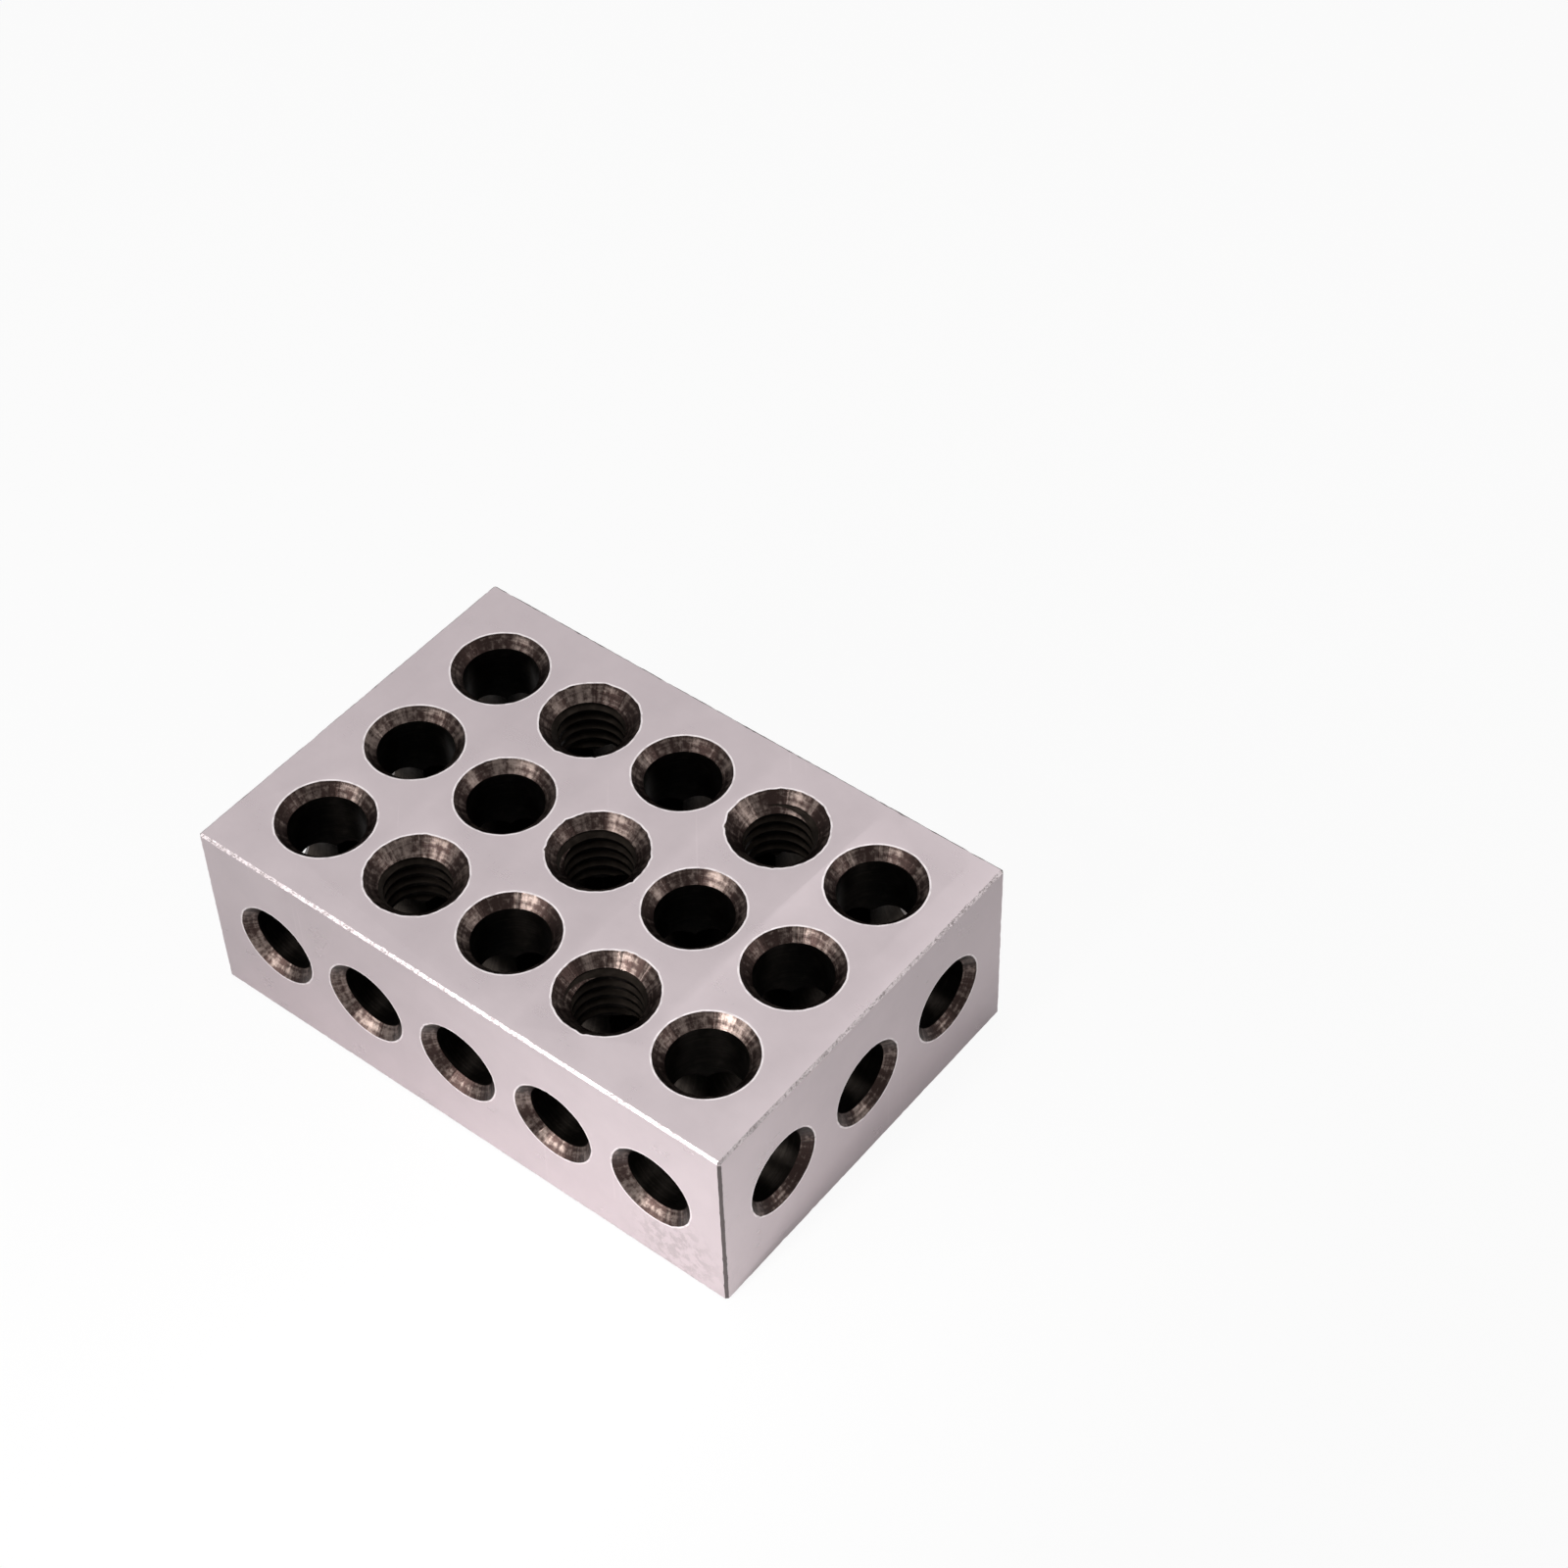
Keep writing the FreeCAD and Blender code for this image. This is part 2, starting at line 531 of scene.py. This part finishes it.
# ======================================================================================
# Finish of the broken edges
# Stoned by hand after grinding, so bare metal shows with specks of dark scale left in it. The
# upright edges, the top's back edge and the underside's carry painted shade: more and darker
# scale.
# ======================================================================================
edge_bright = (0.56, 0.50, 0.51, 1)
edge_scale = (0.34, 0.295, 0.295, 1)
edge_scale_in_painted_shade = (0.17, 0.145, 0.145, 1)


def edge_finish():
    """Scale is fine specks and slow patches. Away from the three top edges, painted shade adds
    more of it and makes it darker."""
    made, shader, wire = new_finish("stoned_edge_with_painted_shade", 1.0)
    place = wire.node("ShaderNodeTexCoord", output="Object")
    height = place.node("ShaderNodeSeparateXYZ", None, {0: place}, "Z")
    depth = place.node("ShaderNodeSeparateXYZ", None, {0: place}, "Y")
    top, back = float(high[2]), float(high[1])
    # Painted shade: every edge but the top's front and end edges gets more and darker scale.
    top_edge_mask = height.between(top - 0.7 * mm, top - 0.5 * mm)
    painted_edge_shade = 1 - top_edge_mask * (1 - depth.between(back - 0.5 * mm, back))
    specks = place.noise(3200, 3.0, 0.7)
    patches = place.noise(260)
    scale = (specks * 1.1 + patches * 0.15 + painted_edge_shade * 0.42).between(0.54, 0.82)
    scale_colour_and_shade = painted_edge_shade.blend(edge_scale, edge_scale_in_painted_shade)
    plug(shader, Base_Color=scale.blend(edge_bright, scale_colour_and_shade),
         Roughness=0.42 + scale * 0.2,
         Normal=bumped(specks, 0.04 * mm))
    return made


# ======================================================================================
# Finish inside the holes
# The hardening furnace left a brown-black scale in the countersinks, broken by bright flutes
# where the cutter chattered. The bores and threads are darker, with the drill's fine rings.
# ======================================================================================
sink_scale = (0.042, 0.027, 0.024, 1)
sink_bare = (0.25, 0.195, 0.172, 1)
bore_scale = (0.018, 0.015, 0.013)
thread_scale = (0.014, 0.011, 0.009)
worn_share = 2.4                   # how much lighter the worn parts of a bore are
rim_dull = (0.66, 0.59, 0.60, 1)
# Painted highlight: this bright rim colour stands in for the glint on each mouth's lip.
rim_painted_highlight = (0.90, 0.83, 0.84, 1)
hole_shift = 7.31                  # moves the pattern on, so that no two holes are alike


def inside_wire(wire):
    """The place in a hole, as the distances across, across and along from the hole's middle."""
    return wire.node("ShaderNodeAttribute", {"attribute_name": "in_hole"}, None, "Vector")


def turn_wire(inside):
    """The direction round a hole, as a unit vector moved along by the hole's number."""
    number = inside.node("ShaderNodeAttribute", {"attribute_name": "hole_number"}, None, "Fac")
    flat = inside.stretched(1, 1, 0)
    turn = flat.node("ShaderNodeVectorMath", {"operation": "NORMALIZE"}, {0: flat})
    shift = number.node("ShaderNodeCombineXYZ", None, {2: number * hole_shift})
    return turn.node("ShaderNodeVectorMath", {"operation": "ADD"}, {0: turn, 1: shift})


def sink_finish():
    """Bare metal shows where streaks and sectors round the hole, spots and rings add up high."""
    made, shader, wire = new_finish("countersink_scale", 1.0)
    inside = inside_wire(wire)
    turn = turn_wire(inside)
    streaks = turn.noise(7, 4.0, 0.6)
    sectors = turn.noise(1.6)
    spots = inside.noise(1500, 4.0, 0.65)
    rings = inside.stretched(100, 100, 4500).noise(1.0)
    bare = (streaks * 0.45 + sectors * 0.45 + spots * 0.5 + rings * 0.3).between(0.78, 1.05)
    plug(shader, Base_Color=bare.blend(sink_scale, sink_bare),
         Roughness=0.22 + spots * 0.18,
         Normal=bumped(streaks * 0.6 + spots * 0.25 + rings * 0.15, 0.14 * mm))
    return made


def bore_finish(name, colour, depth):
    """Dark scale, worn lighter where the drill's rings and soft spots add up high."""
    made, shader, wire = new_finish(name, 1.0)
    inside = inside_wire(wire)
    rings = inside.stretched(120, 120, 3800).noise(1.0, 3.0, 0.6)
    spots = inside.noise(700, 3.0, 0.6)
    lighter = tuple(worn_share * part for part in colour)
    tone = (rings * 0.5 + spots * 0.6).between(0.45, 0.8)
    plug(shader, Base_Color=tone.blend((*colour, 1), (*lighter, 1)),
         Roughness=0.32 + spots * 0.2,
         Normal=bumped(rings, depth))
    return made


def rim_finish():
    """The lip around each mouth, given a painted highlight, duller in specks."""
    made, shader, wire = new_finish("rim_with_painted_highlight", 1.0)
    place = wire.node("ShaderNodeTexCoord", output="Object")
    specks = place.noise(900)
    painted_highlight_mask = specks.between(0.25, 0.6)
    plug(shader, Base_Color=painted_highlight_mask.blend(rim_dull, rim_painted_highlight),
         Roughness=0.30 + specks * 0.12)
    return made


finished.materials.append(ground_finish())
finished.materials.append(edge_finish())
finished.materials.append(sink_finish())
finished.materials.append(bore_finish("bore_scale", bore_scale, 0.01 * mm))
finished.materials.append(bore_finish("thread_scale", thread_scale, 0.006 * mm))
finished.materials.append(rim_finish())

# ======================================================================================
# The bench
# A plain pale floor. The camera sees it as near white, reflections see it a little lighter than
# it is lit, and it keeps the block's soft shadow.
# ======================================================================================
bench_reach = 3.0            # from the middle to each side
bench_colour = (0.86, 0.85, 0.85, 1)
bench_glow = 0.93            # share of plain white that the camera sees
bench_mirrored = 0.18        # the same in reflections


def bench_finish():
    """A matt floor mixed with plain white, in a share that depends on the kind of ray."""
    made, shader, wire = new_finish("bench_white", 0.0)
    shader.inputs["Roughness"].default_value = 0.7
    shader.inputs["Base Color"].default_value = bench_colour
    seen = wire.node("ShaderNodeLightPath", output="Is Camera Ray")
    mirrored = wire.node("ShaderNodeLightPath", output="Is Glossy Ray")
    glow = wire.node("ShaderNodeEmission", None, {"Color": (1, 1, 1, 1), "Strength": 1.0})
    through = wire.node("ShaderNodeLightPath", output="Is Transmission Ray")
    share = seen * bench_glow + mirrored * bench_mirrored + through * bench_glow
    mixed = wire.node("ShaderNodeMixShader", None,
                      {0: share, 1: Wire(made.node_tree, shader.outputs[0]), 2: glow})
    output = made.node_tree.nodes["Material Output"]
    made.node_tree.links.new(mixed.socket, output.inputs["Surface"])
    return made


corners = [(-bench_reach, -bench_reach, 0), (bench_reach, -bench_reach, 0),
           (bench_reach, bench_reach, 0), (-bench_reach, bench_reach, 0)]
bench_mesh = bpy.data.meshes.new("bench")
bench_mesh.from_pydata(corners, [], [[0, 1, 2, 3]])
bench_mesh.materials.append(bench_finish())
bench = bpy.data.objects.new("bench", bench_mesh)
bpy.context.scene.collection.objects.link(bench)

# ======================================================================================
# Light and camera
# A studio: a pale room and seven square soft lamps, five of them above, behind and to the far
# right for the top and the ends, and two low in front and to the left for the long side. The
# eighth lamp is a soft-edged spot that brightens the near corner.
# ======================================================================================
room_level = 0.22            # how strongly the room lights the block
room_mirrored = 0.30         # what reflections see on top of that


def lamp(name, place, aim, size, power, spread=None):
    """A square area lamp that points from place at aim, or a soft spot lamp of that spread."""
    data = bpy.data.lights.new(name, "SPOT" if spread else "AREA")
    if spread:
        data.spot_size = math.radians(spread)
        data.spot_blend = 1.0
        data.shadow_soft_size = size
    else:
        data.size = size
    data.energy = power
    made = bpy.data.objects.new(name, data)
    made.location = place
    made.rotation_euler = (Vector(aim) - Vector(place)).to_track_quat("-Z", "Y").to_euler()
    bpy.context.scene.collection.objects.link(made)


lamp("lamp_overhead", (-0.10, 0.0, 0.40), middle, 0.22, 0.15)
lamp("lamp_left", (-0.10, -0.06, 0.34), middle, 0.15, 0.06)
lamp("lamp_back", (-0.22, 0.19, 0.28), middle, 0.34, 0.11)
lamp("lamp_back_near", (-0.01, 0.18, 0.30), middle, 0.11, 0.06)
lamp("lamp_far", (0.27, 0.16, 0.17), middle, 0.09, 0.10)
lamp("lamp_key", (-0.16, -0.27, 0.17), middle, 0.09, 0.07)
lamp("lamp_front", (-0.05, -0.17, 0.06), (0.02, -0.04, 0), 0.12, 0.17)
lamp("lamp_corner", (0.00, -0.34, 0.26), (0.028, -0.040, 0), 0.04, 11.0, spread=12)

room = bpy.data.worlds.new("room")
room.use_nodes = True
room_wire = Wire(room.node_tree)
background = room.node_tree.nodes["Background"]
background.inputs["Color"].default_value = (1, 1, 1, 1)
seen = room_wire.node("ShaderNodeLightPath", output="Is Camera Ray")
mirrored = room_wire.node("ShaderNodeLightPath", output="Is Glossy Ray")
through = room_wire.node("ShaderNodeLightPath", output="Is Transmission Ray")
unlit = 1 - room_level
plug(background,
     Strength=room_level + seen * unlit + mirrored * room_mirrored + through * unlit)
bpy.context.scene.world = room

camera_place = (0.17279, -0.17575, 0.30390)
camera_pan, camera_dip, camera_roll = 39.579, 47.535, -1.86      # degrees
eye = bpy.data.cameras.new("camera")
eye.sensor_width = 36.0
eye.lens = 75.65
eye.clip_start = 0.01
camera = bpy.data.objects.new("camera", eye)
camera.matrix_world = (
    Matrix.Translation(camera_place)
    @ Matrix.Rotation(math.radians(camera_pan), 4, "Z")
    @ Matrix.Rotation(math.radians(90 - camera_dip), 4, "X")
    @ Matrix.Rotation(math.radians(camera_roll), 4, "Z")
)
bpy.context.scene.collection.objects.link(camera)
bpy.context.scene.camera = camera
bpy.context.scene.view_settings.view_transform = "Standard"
◇ ◇ ◇ ◇
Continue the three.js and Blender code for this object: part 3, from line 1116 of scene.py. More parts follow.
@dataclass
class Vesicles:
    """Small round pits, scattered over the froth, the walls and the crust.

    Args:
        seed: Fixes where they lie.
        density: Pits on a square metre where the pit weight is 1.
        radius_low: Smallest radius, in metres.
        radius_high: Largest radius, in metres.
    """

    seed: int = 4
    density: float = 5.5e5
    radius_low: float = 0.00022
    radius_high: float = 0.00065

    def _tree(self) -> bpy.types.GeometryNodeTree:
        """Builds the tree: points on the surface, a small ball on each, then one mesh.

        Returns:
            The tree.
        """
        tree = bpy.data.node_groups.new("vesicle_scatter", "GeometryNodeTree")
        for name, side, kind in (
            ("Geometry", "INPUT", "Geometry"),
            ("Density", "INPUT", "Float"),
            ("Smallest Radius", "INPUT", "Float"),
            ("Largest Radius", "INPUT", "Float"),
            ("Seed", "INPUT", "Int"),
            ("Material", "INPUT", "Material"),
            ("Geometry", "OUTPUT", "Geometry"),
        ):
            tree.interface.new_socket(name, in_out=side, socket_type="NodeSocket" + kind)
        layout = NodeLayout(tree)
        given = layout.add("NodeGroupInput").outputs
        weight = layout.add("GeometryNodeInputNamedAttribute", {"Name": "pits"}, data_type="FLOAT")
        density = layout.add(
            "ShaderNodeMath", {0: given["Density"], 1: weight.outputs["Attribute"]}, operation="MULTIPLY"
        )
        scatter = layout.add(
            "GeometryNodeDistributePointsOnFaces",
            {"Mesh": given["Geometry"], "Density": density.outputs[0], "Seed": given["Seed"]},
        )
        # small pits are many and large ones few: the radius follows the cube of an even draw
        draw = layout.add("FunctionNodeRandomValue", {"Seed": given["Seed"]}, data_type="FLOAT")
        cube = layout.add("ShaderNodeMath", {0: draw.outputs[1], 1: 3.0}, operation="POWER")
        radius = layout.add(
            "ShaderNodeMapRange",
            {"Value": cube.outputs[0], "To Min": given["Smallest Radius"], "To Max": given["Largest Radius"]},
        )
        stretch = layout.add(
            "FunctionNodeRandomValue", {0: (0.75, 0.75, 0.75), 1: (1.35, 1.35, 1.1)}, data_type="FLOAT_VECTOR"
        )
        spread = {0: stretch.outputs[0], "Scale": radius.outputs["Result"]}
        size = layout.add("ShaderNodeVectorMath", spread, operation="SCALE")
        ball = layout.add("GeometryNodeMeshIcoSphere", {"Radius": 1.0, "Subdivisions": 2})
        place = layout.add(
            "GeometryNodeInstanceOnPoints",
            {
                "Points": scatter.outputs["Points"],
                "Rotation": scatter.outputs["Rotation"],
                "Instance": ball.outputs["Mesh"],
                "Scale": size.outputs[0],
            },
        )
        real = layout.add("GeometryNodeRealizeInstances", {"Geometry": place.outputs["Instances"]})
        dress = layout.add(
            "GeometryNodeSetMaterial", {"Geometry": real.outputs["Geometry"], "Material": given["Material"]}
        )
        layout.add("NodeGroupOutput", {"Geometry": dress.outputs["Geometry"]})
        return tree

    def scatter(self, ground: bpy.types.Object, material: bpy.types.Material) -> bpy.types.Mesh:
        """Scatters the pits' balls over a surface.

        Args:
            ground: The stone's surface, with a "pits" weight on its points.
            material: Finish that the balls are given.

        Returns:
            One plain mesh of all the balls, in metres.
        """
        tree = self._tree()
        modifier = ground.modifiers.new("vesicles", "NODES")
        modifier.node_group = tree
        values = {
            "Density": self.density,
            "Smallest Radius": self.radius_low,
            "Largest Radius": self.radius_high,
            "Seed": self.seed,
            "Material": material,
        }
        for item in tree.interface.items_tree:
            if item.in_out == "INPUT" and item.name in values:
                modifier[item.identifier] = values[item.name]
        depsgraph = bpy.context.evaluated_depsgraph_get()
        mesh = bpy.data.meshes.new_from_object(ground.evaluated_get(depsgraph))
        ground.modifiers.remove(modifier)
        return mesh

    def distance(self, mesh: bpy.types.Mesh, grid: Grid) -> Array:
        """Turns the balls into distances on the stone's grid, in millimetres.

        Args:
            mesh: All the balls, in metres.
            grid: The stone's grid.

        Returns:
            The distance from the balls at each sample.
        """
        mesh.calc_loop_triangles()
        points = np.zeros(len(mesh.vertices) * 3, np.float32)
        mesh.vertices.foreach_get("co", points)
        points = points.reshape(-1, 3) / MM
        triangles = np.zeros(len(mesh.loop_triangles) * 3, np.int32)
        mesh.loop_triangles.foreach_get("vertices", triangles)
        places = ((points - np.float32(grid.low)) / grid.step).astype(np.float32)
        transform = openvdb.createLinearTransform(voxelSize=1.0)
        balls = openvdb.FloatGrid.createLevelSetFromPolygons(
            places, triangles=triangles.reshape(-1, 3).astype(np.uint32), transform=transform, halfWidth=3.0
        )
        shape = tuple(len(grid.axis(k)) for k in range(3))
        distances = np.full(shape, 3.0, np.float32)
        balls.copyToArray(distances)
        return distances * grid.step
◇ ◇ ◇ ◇
# Your objective
From the records above, extract exactly and only the lines that begin at the line with "Keep writing the" and stop after the line with "edge_scale_in_painted_shade = (0.17, 0.145, 0.145, 1)".

# In response
Keep writing the FreeCAD and Blender code for this image. This is part 2, starting at line 531 of scene.py. This part finishes it.
# ======================================================================================
# Finish of the broken edges
# Stoned by hand after grinding, so bare metal shows with specks of dark scale left in it. The
# upright edges, the top's back edge and the underside's carry painted shade: more and darker
# scale.
# ======================================================================================
edge_bright = (0.56, 0.50, 0.51, 1)
edge_scale = (0.34, 0.295, 0.295, 1)
edge_scale_in_painted_shade = (0.17, 0.145, 0.145, 1)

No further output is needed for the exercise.